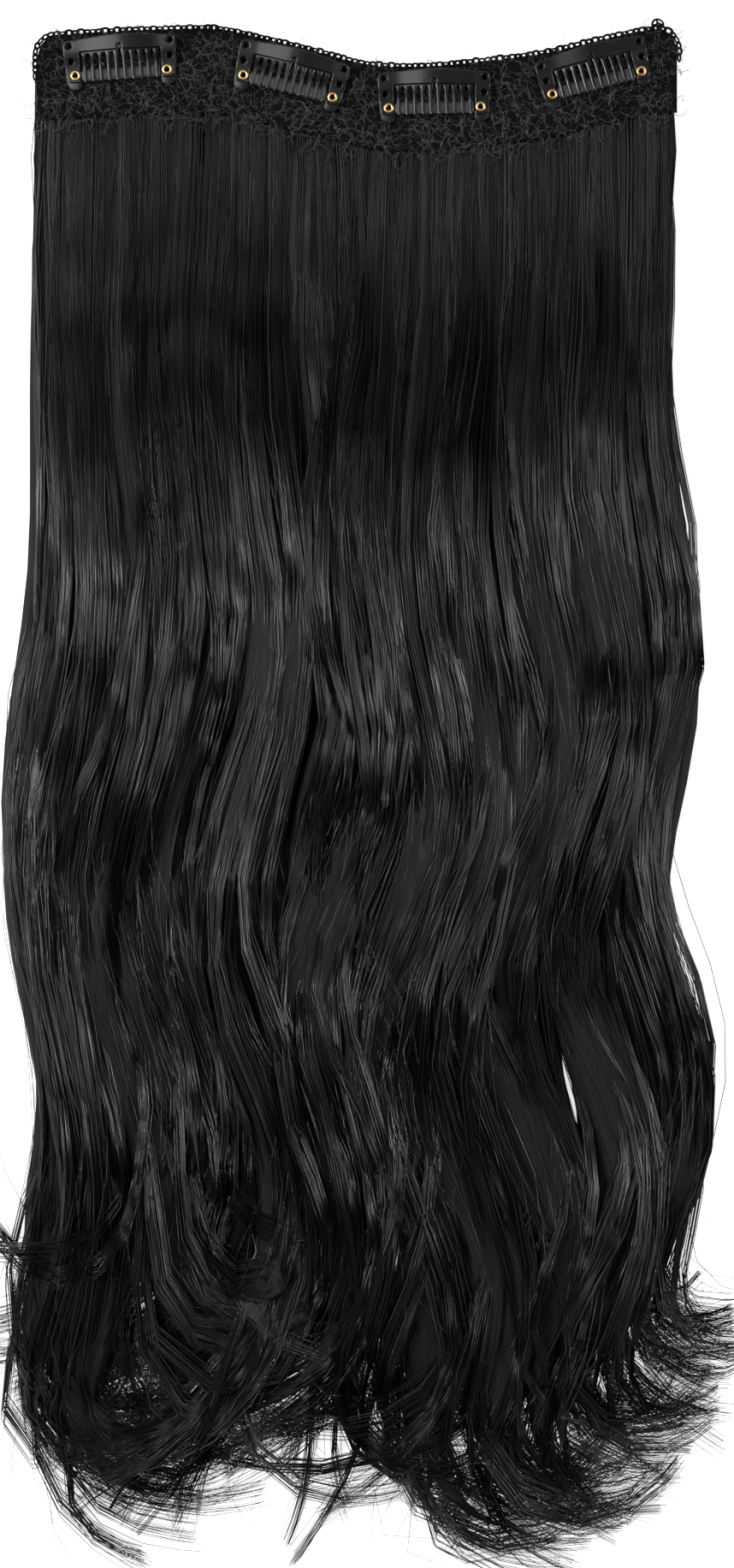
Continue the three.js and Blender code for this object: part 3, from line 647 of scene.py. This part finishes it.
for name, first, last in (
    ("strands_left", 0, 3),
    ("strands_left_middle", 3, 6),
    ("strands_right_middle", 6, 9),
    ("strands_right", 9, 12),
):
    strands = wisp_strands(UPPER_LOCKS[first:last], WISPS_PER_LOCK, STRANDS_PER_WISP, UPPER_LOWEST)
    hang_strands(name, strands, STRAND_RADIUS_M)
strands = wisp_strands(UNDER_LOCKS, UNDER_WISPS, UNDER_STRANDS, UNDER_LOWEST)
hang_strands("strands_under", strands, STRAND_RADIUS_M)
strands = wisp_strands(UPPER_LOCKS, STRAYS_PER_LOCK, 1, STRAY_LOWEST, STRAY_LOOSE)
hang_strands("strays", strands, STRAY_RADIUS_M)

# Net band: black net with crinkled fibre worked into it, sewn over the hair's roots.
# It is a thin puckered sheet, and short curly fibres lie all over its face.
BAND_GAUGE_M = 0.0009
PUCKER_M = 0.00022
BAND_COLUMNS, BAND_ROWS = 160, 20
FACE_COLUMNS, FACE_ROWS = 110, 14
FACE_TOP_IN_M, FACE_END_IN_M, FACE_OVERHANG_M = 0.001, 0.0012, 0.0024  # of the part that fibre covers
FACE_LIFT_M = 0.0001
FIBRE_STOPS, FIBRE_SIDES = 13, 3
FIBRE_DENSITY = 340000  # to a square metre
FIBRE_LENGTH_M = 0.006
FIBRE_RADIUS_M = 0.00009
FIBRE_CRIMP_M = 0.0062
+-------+
## Short problem
The data above must be returned in full, exactly as written.

## Solution to this task
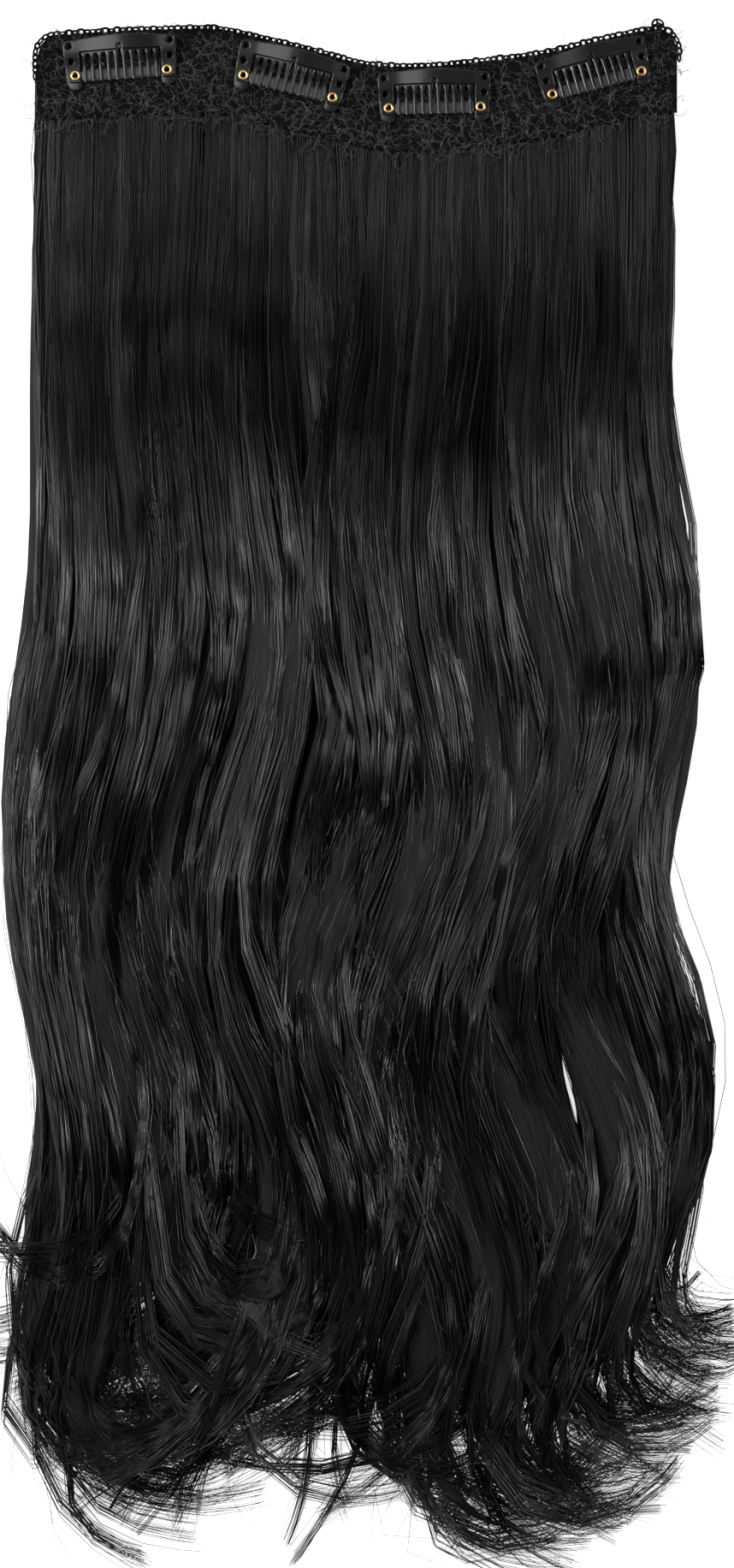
Continue the three.js and Blender code for this object: part 3, from line 647 of scene.py. This part finishes it.
for name, first, last in (
    ("strands_left", 0, 3),
    ("strands_left_middle", 3, 6),
    ("strands_right_middle", 6, 9),
    ("strands_right", 9, 12),
):
    strands = wisp_strands(UPPER_LOCKS[first:last], WISPS_PER_LOCK, STRANDS_PER_WISP, UPPER_LOWEST)
    hang_strands(name, strands, STRAND_RADIUS_M)
strands = wisp_strands(UNDER_LOCKS, UNDER_WISPS, UNDER_STRANDS, UNDER_LOWEST)
hang_strands("strands_under", strands, STRAND_RADIUS_M)
strands = wisp_strands(UPPER_LOCKS, STRAYS_PER_LOCK, 1, STRAY_LOWEST, STRAY_LOOSE)
hang_strands("strays", strands, STRAY_RADIUS_M)

# Net band: black net with crinkled fibre worked into it, sewn over the hair's roots.
# It is a thin puckered sheet, and short curly fibres lie all over its face.
BAND_GAUGE_M = 0.0009
PUCKER_M = 0.00022
BAND_COLUMNS, BAND_ROWS = 160, 20
FACE_COLUMNS, FACE_ROWS = 110, 14
FACE_TOP_IN_M, FACE_END_IN_M, FACE_OVERHANG_M = 0.001, 0.0012, 0.0024  # of the part that fibre covers
FACE_LIFT_M = 0.0001
FIBRE_STOPS, FIBRE_SIDES = 13, 3
FIBRE_DENSITY = 340000  # to a square metre
FIBRE_LENGTH_M = 0.006
FIBRE_RADIUS_M = 0.00009
FIBRE_CRIMP_M = 0.0062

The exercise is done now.